Elfriede Schießleder: Hochbrisant wäre, wenn sich die Kirchen noch weiter aus den Schulen zurückziehen und damit dem Wunsch nach Entlastung der Lehrpläne zuspielen. Es geht klar um Unterricht, um Bildung, um Persönlichkeit, Verantwortung und Transzendenz. Natürlich meine ich, dass dafür genau die besten Theologen in die Schulen müssten. Hier vertraut man uns quasi die Kinder der ganzen Bevölkerung an, nicht nur die der Frommen und liturgisch Hochmusikalischen.

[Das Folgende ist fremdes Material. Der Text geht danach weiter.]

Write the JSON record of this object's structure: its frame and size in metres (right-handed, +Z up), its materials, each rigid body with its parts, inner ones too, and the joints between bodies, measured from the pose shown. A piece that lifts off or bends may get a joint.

Die bayerische Verfassung garantiert den Zugang zu allen getauften Schülern – welche Chance! Und noch viel mehr: Im konfessionell-kooperativen Religionsunterricht laden wir alle Schüler ein, sich gegenseitig im Glauben kennenzulernen. Solchermaßen gelebte Ökumene ist ein großer Schatz und wirkt jeder Art von Fundamentalismus entgegen. Wissen ist Macht – und nichts wissen macht manipulierbar! Das erleben wir gerade sehr schmerzhaft in der laufenden Debatte um den Islam in seinen verschiedenen Ausformungen. Mich dauern oft unsere muslimischen Schüler, die so herzlich wenig von ihrer Religion wissen. Weil der Imam türkisch predigt, was sie nicht verstehen.Weil das Elternhaus keine begründbaren Riten lebt und die Heranwachsenden doch in Ehrfurcht vor der Tradition ihres Glaubens sprachfähig sein wollen. Hier wäre ein Fach Religionskunde flächendeckend für alle Schüler für die ganze Gesellschaft hilfreich. 

Der noch unlängst amtierende bayerische Kultusminister Ludwig Spänle meinte vor Kurzem, staatlich geprüfte Islamlehrer wären genug da – worauf also warten wir? Schule muss mehr als wirtschaftlich verwertbares Wissen vermitteln. Religionsunterricht ist für den Zusammenhalt einer Gesellschaft unverzichtbar. Da mag Frankreich ein mahnendes Beispiel sein.